→ **TASK DIRECTIONS**: Which lines below hold the word "this"? Copy all of them.

→ **INFORMATION SHOWN**:
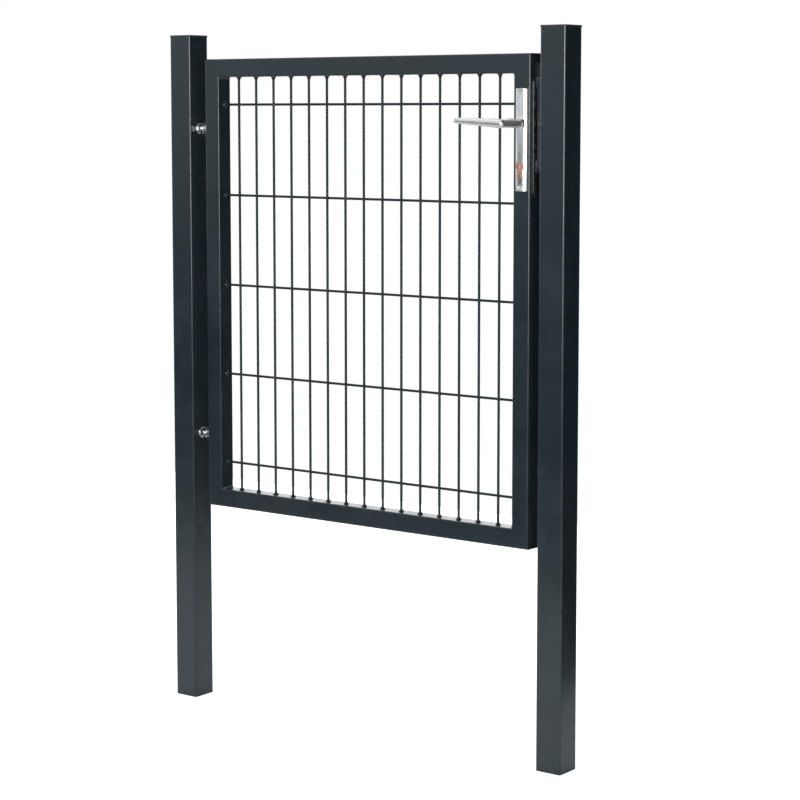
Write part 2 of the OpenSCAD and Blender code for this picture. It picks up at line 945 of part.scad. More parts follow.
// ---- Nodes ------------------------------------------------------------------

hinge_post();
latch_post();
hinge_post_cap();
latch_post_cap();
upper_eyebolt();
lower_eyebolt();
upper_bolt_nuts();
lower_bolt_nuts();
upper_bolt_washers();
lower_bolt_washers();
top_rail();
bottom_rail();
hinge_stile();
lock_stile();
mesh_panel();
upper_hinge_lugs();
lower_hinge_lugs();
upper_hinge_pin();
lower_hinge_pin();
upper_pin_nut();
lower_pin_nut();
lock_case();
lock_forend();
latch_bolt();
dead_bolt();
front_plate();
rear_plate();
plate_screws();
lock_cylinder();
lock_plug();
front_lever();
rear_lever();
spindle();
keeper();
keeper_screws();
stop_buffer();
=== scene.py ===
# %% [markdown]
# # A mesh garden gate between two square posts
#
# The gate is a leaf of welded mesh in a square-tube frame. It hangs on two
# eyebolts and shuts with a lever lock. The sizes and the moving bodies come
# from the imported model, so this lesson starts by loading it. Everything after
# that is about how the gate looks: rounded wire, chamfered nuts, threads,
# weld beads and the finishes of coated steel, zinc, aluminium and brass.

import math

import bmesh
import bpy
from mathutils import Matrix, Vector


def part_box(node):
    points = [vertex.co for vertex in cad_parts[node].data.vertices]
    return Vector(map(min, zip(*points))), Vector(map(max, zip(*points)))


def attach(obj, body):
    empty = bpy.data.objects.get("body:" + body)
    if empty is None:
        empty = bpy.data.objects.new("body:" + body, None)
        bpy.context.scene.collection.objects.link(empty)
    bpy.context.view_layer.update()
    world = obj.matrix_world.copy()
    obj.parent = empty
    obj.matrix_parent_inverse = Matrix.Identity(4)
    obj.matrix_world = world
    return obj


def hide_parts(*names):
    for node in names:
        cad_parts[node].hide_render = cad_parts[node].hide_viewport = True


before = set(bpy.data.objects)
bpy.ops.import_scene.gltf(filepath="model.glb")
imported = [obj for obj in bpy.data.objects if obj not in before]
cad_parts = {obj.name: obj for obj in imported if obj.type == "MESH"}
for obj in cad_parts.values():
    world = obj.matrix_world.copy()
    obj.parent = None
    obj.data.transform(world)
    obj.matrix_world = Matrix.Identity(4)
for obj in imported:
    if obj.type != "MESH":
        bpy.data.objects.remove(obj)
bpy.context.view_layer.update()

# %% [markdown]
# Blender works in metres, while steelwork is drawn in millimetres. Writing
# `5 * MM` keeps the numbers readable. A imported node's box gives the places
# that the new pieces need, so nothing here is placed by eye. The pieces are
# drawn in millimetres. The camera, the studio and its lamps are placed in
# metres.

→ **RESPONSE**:
Write part 2 of the OpenSCAD and Blender code for this picture. It picks up at line 945 of part.scad. More parts follow.
# from the imported model, so this lesson starts by loading it. Everything after